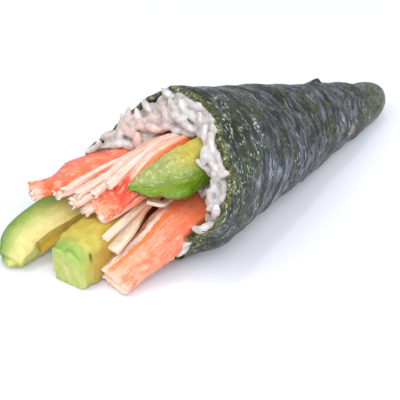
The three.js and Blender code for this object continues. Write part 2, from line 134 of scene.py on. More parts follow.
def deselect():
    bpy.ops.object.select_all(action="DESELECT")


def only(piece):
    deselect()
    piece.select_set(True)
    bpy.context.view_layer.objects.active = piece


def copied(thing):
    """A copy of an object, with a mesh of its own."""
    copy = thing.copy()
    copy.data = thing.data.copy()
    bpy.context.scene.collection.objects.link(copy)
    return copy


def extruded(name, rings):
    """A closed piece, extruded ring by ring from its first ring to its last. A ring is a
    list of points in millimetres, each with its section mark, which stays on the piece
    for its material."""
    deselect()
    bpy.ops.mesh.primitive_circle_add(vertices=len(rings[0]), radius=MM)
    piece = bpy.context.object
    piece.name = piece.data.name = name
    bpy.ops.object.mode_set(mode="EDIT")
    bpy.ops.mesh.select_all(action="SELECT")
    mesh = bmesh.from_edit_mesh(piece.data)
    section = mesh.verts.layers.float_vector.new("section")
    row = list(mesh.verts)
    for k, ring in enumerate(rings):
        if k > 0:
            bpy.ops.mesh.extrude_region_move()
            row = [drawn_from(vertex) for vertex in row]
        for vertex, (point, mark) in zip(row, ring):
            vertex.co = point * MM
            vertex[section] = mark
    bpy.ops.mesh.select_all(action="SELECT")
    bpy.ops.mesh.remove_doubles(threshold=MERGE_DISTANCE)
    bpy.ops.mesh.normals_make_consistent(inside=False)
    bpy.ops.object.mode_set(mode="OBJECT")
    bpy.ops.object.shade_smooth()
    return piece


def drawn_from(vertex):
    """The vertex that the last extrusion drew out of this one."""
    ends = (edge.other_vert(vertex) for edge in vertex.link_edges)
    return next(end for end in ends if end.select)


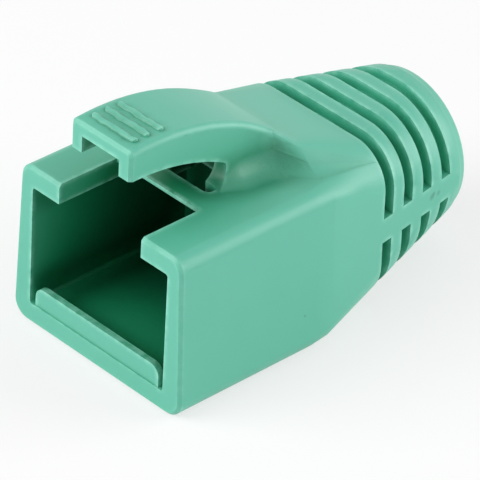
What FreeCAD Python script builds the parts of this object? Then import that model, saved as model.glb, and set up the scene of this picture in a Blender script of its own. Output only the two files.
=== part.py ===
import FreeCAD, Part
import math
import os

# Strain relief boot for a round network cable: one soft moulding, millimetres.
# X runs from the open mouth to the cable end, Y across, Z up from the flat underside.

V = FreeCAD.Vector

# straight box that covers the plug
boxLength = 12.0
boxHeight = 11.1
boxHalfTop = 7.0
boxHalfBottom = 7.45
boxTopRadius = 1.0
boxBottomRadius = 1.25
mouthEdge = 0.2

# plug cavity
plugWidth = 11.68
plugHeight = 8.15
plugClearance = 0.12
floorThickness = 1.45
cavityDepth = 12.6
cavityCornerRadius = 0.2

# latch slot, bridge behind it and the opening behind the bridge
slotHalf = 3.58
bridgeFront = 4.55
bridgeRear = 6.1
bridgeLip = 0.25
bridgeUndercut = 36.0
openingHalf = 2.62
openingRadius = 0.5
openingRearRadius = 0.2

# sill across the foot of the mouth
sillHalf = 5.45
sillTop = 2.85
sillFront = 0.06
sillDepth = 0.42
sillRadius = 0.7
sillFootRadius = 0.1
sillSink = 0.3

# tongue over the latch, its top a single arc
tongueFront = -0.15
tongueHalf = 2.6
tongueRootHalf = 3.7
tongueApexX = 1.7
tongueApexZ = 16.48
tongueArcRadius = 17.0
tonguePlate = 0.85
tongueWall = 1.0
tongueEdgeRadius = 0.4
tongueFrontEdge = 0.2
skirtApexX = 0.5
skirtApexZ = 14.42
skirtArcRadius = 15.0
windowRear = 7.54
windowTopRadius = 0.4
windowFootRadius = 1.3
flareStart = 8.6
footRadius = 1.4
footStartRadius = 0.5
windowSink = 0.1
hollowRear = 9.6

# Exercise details
In the listing, find all lines with the string "only" and copy them.

# Solution to the exercise
def only(piece):
What FreeCAD Python script builds the parts of this object? Then import that model, saved as model.glb, and set up the scene of this picture in a Blender script of its own. Output only the two files.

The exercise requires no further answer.